Well, Trump took office in January 2017, and this whole miserable horror broke into the news in April of 2017. So there was no moment of opportunity for the Obama administration to respond to the atrocities there. The Obama administration was indeed restrictive of immigration and was not an open borders, utopian practitioner of response to humanitarian concerns. But it was nothing like what happened when Trump came in. The very first thing he announced was that he was going to ban Muslims traveling into the country, and the Chechen people are Muslim by and large. So immediately, that was a problem. But also from day one, the Trump administration has declared putting the brakes on and reversing where possible, the advances of the LGBTQ community.
The Obama administration attached for the first time, in a very moving way, the LGBTQ rights to its portfolio of human rights, that it had been used as a measuring tool for foreign policy. That was the innovation of Secretary Clinton when she was running the State Department, and it really made a difference for queer life around the globe. That was reversed on day one of the Trump administration. And then within just a few months, there came this need to respond to what was happening [in Chechnya]. And there’s no willingness from Washington to do anything about it. In fact, Trump has never said anything about it. Here we have, the only time in the world since Hitler, that the LGBTQ community in a particular region is being identified in a government-sponsored and architected campaign, for detention, torture, and liquidation. Literally, this is like a return to Hitler’s Germany and Trump has not said anything about it. Only one member of his administration has spoken about it publicly, and she “expressed concern.” I mean, that was it. That was Nikki Haley at the UN. The story that we tell in Welcome to Chechnya is really a medieval story of torture and abuse of power. But it’s also a medieval story about the retrenchment and right-wing movement of the American government. To not just ignore, but to enable this kind of criminal campaign and genocide to go on unanswered.
You got to into it a little bit in the movie, but what was the origin story for this policy in Chechnya? There was a drug bust or something?

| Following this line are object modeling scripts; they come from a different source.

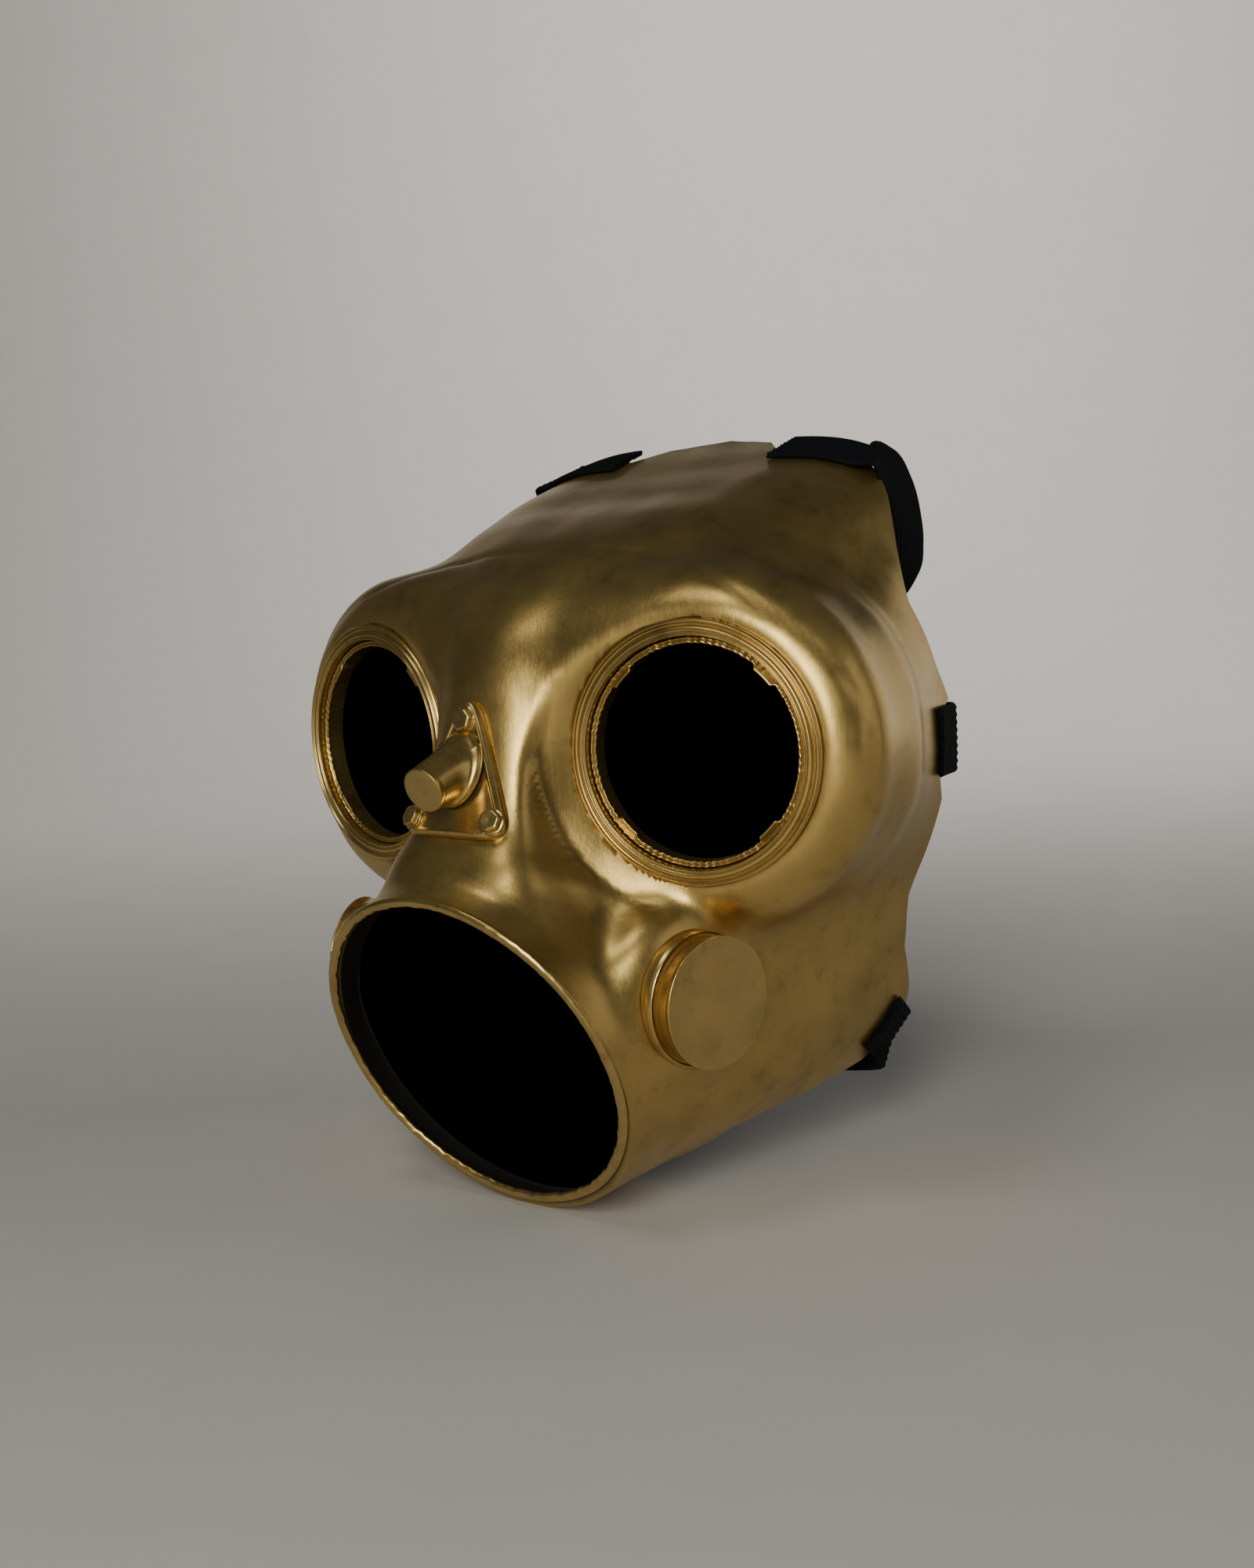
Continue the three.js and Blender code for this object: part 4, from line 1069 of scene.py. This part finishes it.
class MASK_OT_bands(bpy.types.Operator):
    """Build the three elastic bands, each in one piece with its two laps"""
    bl_idname = "mask.bands"
    bl_label = "Elastic bands"

    def execute(self, context):
        black = material("ribbed_elastic")
        top = both_sides([(27.5, 88, 77.6), (41, 88, 76.2), (53, 89, 74.6), (57.6, 93, 71), (59.4, 97, 64),
                          (60.1, 100, 55.6), (60.6, 100, 48), (59, 100, 40), (50, 100, 30), (29, 100, 20.4),
                          (12, 100, 16.6), (0, 100, 15.6)])
        ear = both_sides([(82.5, 74.6, -4.9), (81.4, 81, -4.9), (80.4, 87, -4.9), (77, 90.3, -5),
                          (66, 93, -5.6), (40, 99, -7), (15, 102.4, -7.8), (0, 102.9, -8)])
        jaw = both_sides([(64, 72.5, -84), (62.6, 77.5, -87), (60.8, 82.5, -90), (57, 85, -92),
                          (46, 87.4, -94.3), (28, 90.7, -97), (10, 92.4, -98.6), (0, 92.7, -98.8)])
        for name, path, across, lap, start, end in (
                ("top", top, (0, 1, 0), 27, (0, 0.1, 0.072), (0, 0.1, 0.062)),
                ("ear", ear, (0, 0, 1), 11, (0, 0.0865, -0.005), (0, 0.093, -0.005)),
                ("jaw", jaw, (0, 0.53, 0.75), 12, (0, 0.083, -0.09), (0, 0.0885, -0.0945))):
            piece, length = build_band(f"{name}_elastic", path, array(*across), lap, 0.5)
            fit_out(piece, None, "black_elastic", black, f"{name}_strap", f"left_{name}_strap_end",
                    f"right_{name}_strap_end")
            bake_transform(piece)
            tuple(start)
            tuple(end)
        return {"FINISHED"}


CAMERA_PLACE = (0.30587, -0.35692, 0.04914)
CAMERA_RIGHT = (0.79789, 0.60093, -0.04750)
CAMERA_FORWARD = (-0.60156, 0.78871, -0.12673)

LIGHTS = (
    # name, azimuth and elevation in degrees, distance in metres, size in metres, share of the power, tint
    ("key", 27, 21, 0.95, (0.30, 0.54), 1.05, (1.0, 1.0, 0.90)),
    ("high", -2, 64, 0.95, (0.26, 0.20), 0.20, (1.0, 1.0, 0.92)),
    ("side", 106, 18, 1.25, (0.8, 0.9), 0.25, (1.0, 0.98, 0.92)),
    ("rear", 160, 4, 1.35, (0.9, 0.9), 0.36, (1.0, 0.98, 0.92)),
)


def compass(azimuth, elevation):
    """The direction at an azimuth from straight ahead towards the wearer's left, and at an elevation."""
    a, e = math.radians(azimuth), math.radians(elevation)
    return array(math.sin(a) * math.cos(e), -math.cos(a) * math.cos(e), math.sin(e))


def add_area_light(name, place, aim, size, power, tint=(1, 1, 1)):
    data = bpy.data.lights.new(name, "AREA")
    data.shape = "RECTANGLE"
    data.size, data.size_y = size
    data.energy = power
    data.color = tint
    light = bpy.data.objects.new(name, data)
    light.location = place
    light.rotation_euler = (Vector(aim) - Vector(place)).to_track_quat("-Z", "Y").to_euler()
    bpy.context.scene.collection.objects.link(light)


class MASK_OT_stage(bpy.types.Operator):
    """Set up the floor, the lights and the camera"""
    bl_idname = "mask.stage"
    bl_label = "Stage"

    def execute(self, context):
        forward, right = Vector(CAMERA_FORWARD).normalized(), Vector(CAMERA_RIGHT).normalized()
        up = right.cross(forward).normalized()
        right = forward.cross(up)
        data = bpy.data.cameras.new("camera")
        data.sensor_width = 36
        data.lens = 41.4
        camera = bpy.data.objects.new("camera", data)
        turn = Matrix((right, up, -forward)).transposed().to_4x4()
        camera.matrix_world = Matrix.Translation(CAMERA_PLACE) @ turn
        bpy.context.scene.collection.objects.link(camera)
        bpy.context.scene.camera = camera
        self.add_backdrop()
        centre = array(0, 0.02, -0.02)
        power = settings().key_light
        for name, azimuth, elevation, distance, size, share, tint in LIGHTS:
            place = centre + distance * compass(azimuth, elevation)
            add_area_light(name, place, centre, size, power * share, tint)
        add_area_light("wall", (-0.15, 0.75, 0.95), (-1.1, 1.75, 0.25), (1.2, 0.5), power * 3.6,
                       (1, 0.97, 0.93))
        world = bpy.data.worlds.new("studio")
        world.use_nodes = True
        background = world.node_tree.nodes["Background"]
        background.inputs["Color"].default_value = (0.85, 0.93, 1.0, 1)
        background.inputs["Strength"].default_value = 0.05
        bpy.context.scene.world = world
        return {"FINISHED"}

    def add_backdrop(self):
        """A pale sheet that lies under the mask and sweeps up behind it, along the camera's view."""
        low = CAD_BOX[0][2]
        away = unit(array(CAMERA_FORWARD[0], CAMERA_FORWARD[1]))
        side = array(away[1], -away[0])
        along = np.linspace(-2.2, 2.6, 97)
        bend = 0.8
        past = (along - 1.0).clip(0, bend)
        rise = np.where(along > 1.0, bend - np.sqrt(np.maximum(bend ** 2 - past ** 2, 0)), 0)
        rise = np.minimum(rise + np.maximum(along - 1.0 - bend, 0) * 3, 0.95)
        flat = np.minimum(along, 1.0 + bend)
        across = np.linspace(-3, 3, 13)
        x = away[0] * flat[:, None] + side[0] * across[None, :]
        y = away[1] * flat[:, None] + side[1] * across[None, :]
        z = np.broadcast_to(low + rise[:, None], x.shape)
        points = np.stack([x, y, z], -1).reshape(-1, 3) / MM
        floor = make_mesh("floor", points, grid_faces(97, 13)[:, ::-1])
        floor.data.materials.append(plain("pale_paper", (0.66, 0.635, 0.605), 0.85))
        floor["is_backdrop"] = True


OPERATORS = (MASK_OT_stage, MASK_OT_shell, MASK_OT_eye_ports, MASK_OT_front_opening, MASK_OT_nose,
             MASK_OT_cheek_caps, MASK_OT_bands)


class MASK_PT_panel(bpy.types.Panel):
    """Lists the mask's pieces and its settings"""
    bl_idname = "MASK_PT_panel"
    bl_label = "Costume mask"
    bl_space_type = "VIEW_3D"
    bl_region_type = "UI"
    bl_category = "Mask"

    def draw(self, context):
        for operator in OPERATORS:
            self.layout.operator(operator.bl_idname)
        for key in MaskSettings.__annotations__:
            self.layout.prop(context.scene.mask_settings, key)


def register():
    for cls in (MaskSettings, *OPERATORS, MASK_PT_panel):
        bpy.utils.register_class(cls)
    bpy.types.Scene.mask_settings = PointerProperty(type=MaskSettings)


def unregister():
    del bpy.types.Scene.mask_settings
    for cls in reversed((MaskSettings, *OPERATORS, MASK_PT_panel)):
        bpy.utils.unregister_class(cls)


def main():
    register()
    for operator in OPERATORS:
        group, name = operator.bl_idname.split(".")
        getattr(getattr(bpy.ops, group), name)()
    plain_box = lambda box: [list(corner) for corner in box]
    {"cad": plain_box(CAD_BOX), "visual": plain_box(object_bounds())}


if __name__ == "__main__":
    main()
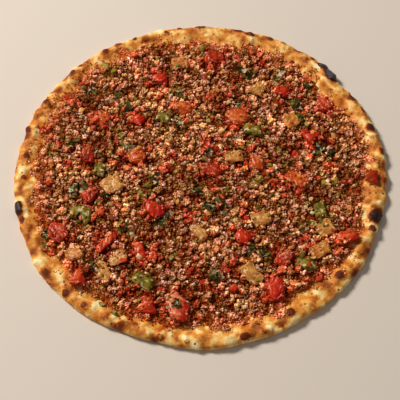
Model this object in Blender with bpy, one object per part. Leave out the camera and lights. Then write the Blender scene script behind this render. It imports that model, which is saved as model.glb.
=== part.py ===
"""Lahmacun: a thin round flatbread with a low, blistered rim, under a baked layer of crumbly mince
that holds diced tomato, green pepper and onion. It lies flat, topping up. Metres, +Z up, with the
origin under the middle of the bread."""

import math
import random

import bmesh
import bpy
from mathutils import Euler, Matrix, Vector
from mathutils.geometry import delaunay_2d_cdt

MM = 0.001

# The bread, in millimetres
LIP_RADIUS = 144.8  # to the outer lip
BED_RADIUS = 129.0  # the edge of the mince, where the rim starts
FLAT_RADIUS = 118.0  # inside this the dough is flat under the mince
BASE_THICKNESS = 3.2
EDGE_RISE = 0.7  # how far the dough has risen where the mince ends
RIM_HEIGHT = 6.6
STEPS = 112  # facets round the bread

# The mince
GAP = 0.3  # left between touching pieces
MINCE_TOP = 8.0
MINCE_EDGE = 2.0  # thickness of the layer at its edge
LUMP_SPACING = 9.2
LUMP_RISE = 1.2

# The diced vegetables that are baked into it
TOMATO_THICKNESS = 4.6
PEPPER_THICKNESS = 3.6
ONION_THICKNESS = 3.0
CHUNK_TOP = 9.9  # the middle of a piece's upper face
CHUNK_BEVEL = 1.3
CHUNK_TILT = 7.0  # degrees, at most
CORNER_SPREAD = {3: 1.25, 4: 2 / math.sqrt(2), 5: 1.14}  # so that each outline fills its length
PEPPER_SAG = 1.6
DOUGH_MARGIN = 0.2  # more room over the dough, whose facets bulge between corners
POCKET_CLEARANCE = 0.6  # pushed out at the corners, which leaves about GAP at the faces

# Unevenness as waves round the bread: (waves in a turn, height in mm, angle of a crest in degrees)
LIP_WAVES = ((2, 0.6, 42), (5, 0.6, 0), (7, 0.45, 14), (8, 0.5, 6), (13, 0.35, 20), (19, 0.3, 7))
BED_WAVES = (
    (1, 0.9, 241), (3, 0.8, 15), (6, 0.8, 9), (7, 1.1, 15), (8, 1.5, 17), (9, 0.9, 12),
    (17, 0.8, 4), (23, 0.7, 11), (31, 0.6, 2),
)
CREST_WAVES = ((3, 0.25, 20), (9, 0.35, 5), (14, 0.3, 17), (22, 0.25, 9))

# Puffed blisters on the rim: (angle in degrees, inset from the lip, radius, rise)
BLISTERS = (
    (42, 4, 10, 1.5), (27, 5, 8, 0.7), (17, 4, 7, 0.8), (3, 8, 9, 0.8), (344, 5, 10, 1.5),
    (331, 7, 8, 0.7), (319, 8, 8, 1.3), (308, 6, 7, 0.6), (299, 9, 8, 1.3), (283, 4, 8, 1.0),
    (270, 8, 9, 0.8), (259, 6, 7, 0.8), (247, 4, 7, 0.9), (240, 8, 8, 0.6), (233, 5, 7, 0.9),
    (225, 4, 7, 0.9), (217, 4, 7, 0.9), (206, 6, 8, 0.8), (194, 4, 9, 1.1), (182, 8, 7, 1.0),
    (174, 7, 6, 0.8), (164, 4, 7, 0.8), (152, 4, 7, 0.8), (138, 6, 8, 0.7), (124, 6, 8, 0.7),
    (111, 7, 8, 0.7), (98, 5, 7, 0.7), (84, 8, 9, 0.8), (74, 6, 8, 0.9), (58, 7, 8, 0.7),
)

# Dice and wedges: (x, y, length, width, turn in degrees, corners)
TOMATO = (
    (-33, 88, 15, 11, -25, 5), (-51, 48, 14, 11, -15, 5), (-14, 58, 16, 12, -10, 5),
    (12, 109, 17, 11, 8, 4), (67, 76, 15, 12, -20, 5), (88, 31, 18, 17, 55, 3),
    (30, 50, 17, 15, -50, 4), (100, 62, 14, 13, 40, 5), (-34, -35, 17, 14, -35, 5),
    (-50, 13, 14, 12, 20, 4), (9, 1, 17, 13, -20, 5), (44, 7, 12, 11, 80, 4),
    (74, -8, 19, 12, -38, 4), (111, -58, 16, 10, 20, 4), (-89, -93, 14, 18, -6, 3),
    (-107, -54, 18, 14, 115, 5), (-70, -63, 20, 7, 48, 4), (-45, -71, 17, 9, 102, 4),
    (-38, -115, 17, 16, -14, 3), (-16, -116, 26, 16, -72, 5), (33, -58, 15, 13, -35, 5),
    (55, -101, 20, 16, 85, 5), (62, -76, 14, 11, 60, 4), (-79, 48, 16, 14, 30, 5),
    (-85, -22, 14, 11, 100, 5), (-88, 14, 16, 9, 97, 4),
)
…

That’s exactly it. Yeah, there was a drug bust in Grozny, and this is a brutal regime even before the anti-queer campaign. They seized cell phones from people [they arrested] and were violently interrogating them. And they discovered on one of the men’s cell phones incontrovertible evidence that he was gay and in communication with other gay people. And this was, for them, the tip of an iceberg. They were able to force him through torture, to reveal the identities of the other people he knew, and brought them in and tortured them to do the same. That’s the foundation of this so-called blood cleansing campaign that Kadyrov has publicly endorsed and admitted to, and has taken no responsibility for.
So their idea is that being homosexual, they’re wrapped up in a gay organized crime ring or something?
No, no, no. Their idea is just — and it’s a deranged idea — the discovery of a gay man in their midst, who was maybe cultivating a community of people. It’s a place where you can’t live as a gay person. You can’t declare your love publicly for a member of your same gender. You can’t even theoretically argue in favor of the community without risking your life, that has always been true. But here was a guy who had a community of friends, a network. And that network became very apparent in his contacts on his phone. And that was a step beyond, a step too far for the Grozny government, for the Kadyrov government. It inspired in them this notion that there was a sizeable presence in the Chechen Republic of queer folks. And they were going to do what they could to eliminate them from life in Chechnya.